The Chief Executive of the Australian Forest Products Association (AFPA), Joel Fitzgibbon, also welcomed the move.
“I look forward to normalisation of trade relations with regards to the timber log trade, and AFPA will work closely with our impacted members, other stakeholders and the Commonwealth to ensure a smooth transition back to normal trade following today’s decision,” Fitzgibbon said in a statement.
“China has been and will continue to be an important market for Australian timber and wood fibre export products. When the ban came into effect more than two years ago, it caused a great deal of upheaval and uncertainty for many timber exporters and the broader forest sector, and this resolution is welcomed.”

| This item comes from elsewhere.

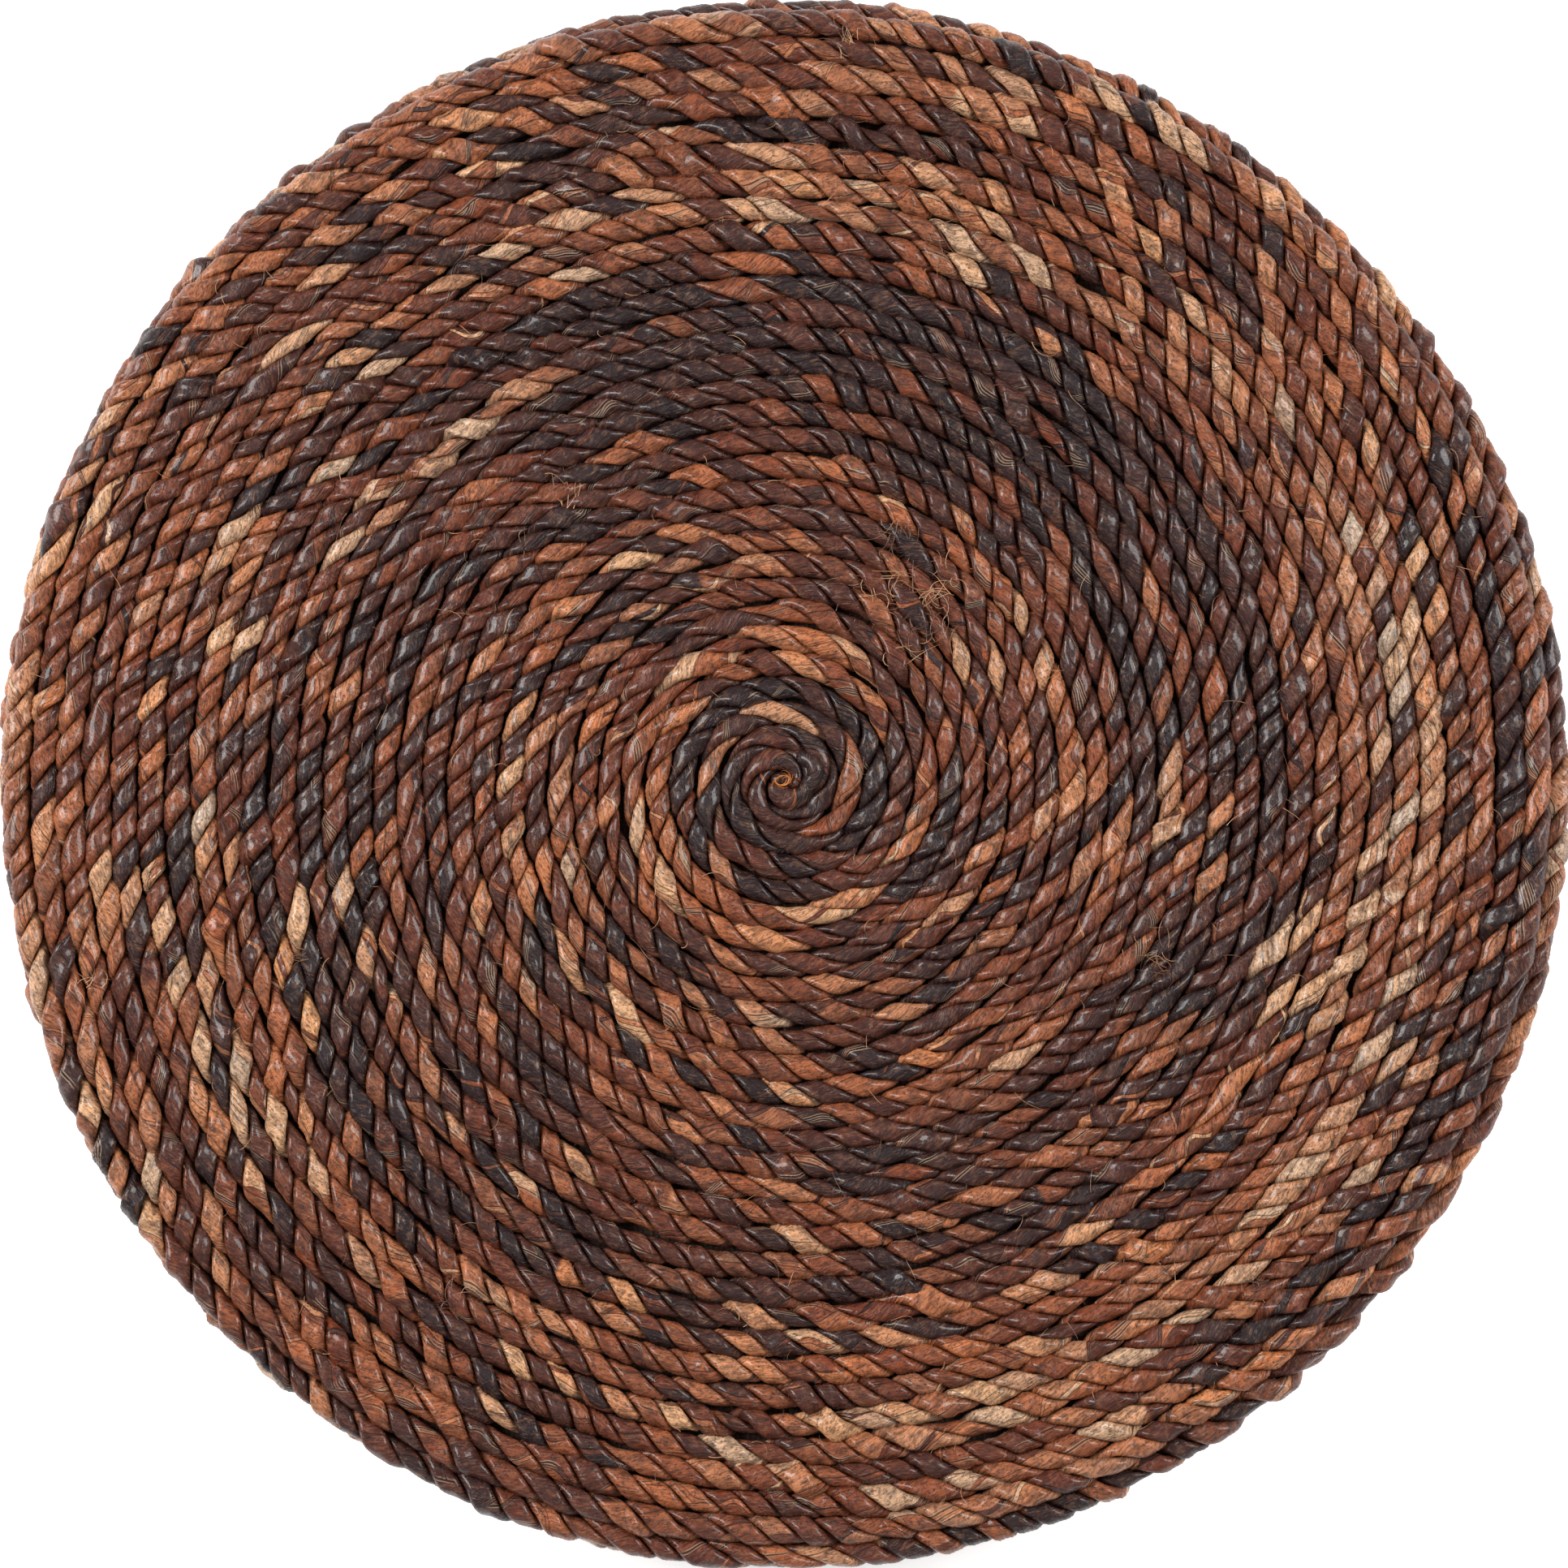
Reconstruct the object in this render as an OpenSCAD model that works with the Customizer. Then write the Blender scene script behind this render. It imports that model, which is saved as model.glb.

Fitzgibbon added that the quarantine concerns expressed by Beijing resulted in Canberra working on “a range of measures,” including increased inspections of log consignments, monitoring during fumigation, re-inspections after fumigation, and increased audits for all log exporters.
“AFPA and log exporters have worked closely with the Albanese Government, especially Trade Minister Don Farrell, and the former Coalition Government on this issue, and we thank them for their efforts in helping to resolve the quarantine issues that China faced importing logs from Australia.”
The timber trade with Beijing is estimated to be worth $600 million per year.
Chinese Ambassador Wanting to Discuss Joining CPTPP
Xiao told reporters that Beijing was ready to set up a working group to discuss taking part in the Comprehensive and Progressive Agreement for Trans-Pacific Partnership (CPTPP).
The CPTPP is a free trade agreement (FTA) between 11 countries, including Australia, Japan, Canada, Mexico, Peru, and New Zealand, that entered into force on Dec. 20, 2018.
Beijing applied to join the CPTPP in 2021, but little progress has been made.
Moreover, entry into the CPTPP requires the approval of all member countries, including Australia.
Australian officials have previously said that Beijing would need to remove all tariffs before Canberra would be willing to consider Beijing’s CPTPP bid, reported the ABC.
Farrell recently returned from Beijing, where he held talks with his Chinese counterpart on the possibility of ending trade restrictions on billions of dollars of Australian export products such as barley, wine, and lobster.
“We’ve explained just how much damage these tariffs and other bans have done to our trading relationship, and we’ve asked for the Chinese government to lift these bans,” Farrell said on May 16.
Prime Minister Anthony Albanese said the talks represented a positive step given the years-long diplomatic freeze over the past three years.
Talks are underway between the two countries on a convenient date for an official visit to Beijing by Albanese.
Xiao was also asked whether detained Australian journalist Cheng Lei was “critical” to re-establishing bilateral relations. Lei has been held in detention for more than two years on charges of spying.
“Her case is different in the sense that it is not for the (Australian) government to make a decision—it is for the Chinese legal authorities to make based on their rules and laws,” Xiao said, adding he had “personal sympathy” for Lei and hoped for a solution “as early as possible.”